To obtain an optimal planning problem, in general $ l(x_k,u_k,\theta_k)$ may assume any nonnegative, finite value if $ x_k
\not \in {X_{G}}$. For problems that involve probabilistic uncertainty, it is sometimes appropriate to assign a high, finite value for $ l_F(x_F)$ if $ x_F \not \in {X_{G}}$, as opposed to assigning an infinite cost for failing to achieve the goal.

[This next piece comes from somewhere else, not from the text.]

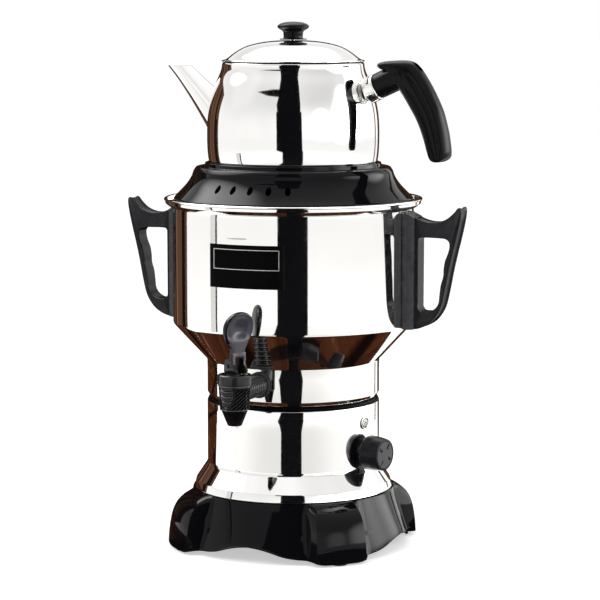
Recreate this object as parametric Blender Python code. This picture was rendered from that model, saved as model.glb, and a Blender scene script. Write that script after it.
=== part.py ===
# Electric samovar with a teapot: a boiler on a heated base, a tap, a steam collar and a pot.
# Metres, +Z up. The part stands on z = 0 and the middle of its outline is at x = y = 0.
# Angles round the samovar are measured from the tap, towards the thermostat knob.
import math

import bmesh
import bpy
from mathutils import Matrix, Vector

for old in list(bpy.data.objects):
    bpy.data.objects.remove(old, do_unlink=True)

# Clearances and fineness
GAP = 0.0003               # between neighbouring solids
OVERRUN = 0.004            # how far a cutter runs past what it cuts
WELD = 0.000002            # doubles closer than this are one point
BIG_STEPS = 32             # facets round a large turned piece
MID_STEPS = 20
SMALL_STEPS = 8
SMOOTH_ANGLE = math.radians(35)
SHEET = 0.0010             # steel sheet of the boiler, the pot and the lid

# Boiler tank
RIM_RADIUS = 0.1028
RIM_TOP = 0.2782
FLARE_RADIUS = 0.0971
FLARE_HEIGHT = 0.2709
TANK_RADIUS = 0.0959
TANK_TOP = 0.2665
WALL_BOTTOM = 0.1786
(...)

Note that in each stage, the cost term is generally allowed to depend on the nature action $ \theta_k$. If probabilistic uncertainty is used, then Formulation 10.1 is often referred to as a controlled Markov process or Markov decision process (MDP). If the actions are removed from the formulation, then it is simply referred to as a Markov process. In most statistical literature, the name Markov chain is used instead of Markov process when there are discrete stages (as opposed to continuous-time Markov processes). Thus, the terms controlled Markov chain and Markov decision chain may be preferable.

In some applications, it may be convenient to avoid the explicit characterization of nature. Suppose that $ l(x_k,u_k,\theta_k) =
l(x_k,u_k)$. If nondeterministic uncertainty is used, then $ X_{k+1}(x_k,u_k)$ can be specified for all $ x_k
\in X$ and $ u_k \in U(x_k)$ as a substitute for the state transition equation; this avoids having to refer to nature. The application of an action $ u_k$ from a state $ x_k$ directly leads to a specified subset of $ X$. If probabilistic uncertainty is used, then $ P(x_{k+1}\vert x_k,u_k)$ can be directly defined as the alternative to the state transition equation. This yields a probability distribution over $ X$, if $ u_k$ is applied from some $ x_k$, once again avoiding explicit reference to nature. Most of the time we will use a state transition equation that refers to nature; however, it is important to keep these alternatives in mind. They arise in many related books and research articles.

As used throughout Chapter 2, a directed state transition graph is sometimes convenient for expressing the planning problem. The same idea can be applied in the current setting. As in Section 2.1, $ X$ is the vertex set; however, the edge definition must change to reflect nature. A directed edge exists from state $ x$ to $ x^\prime$ if there exists some $ u \in U(x)$ and $ \theta \in
\Theta(x,u)$ such that $ x^\prime = f(x,u,\theta)$. A weighted graph can be made by associating the cost term $ l(x_k,u_k,\theta_k)$ with each edge. In the case of a probabilistic model, the probability of the transition occurring may also be associated with each edge.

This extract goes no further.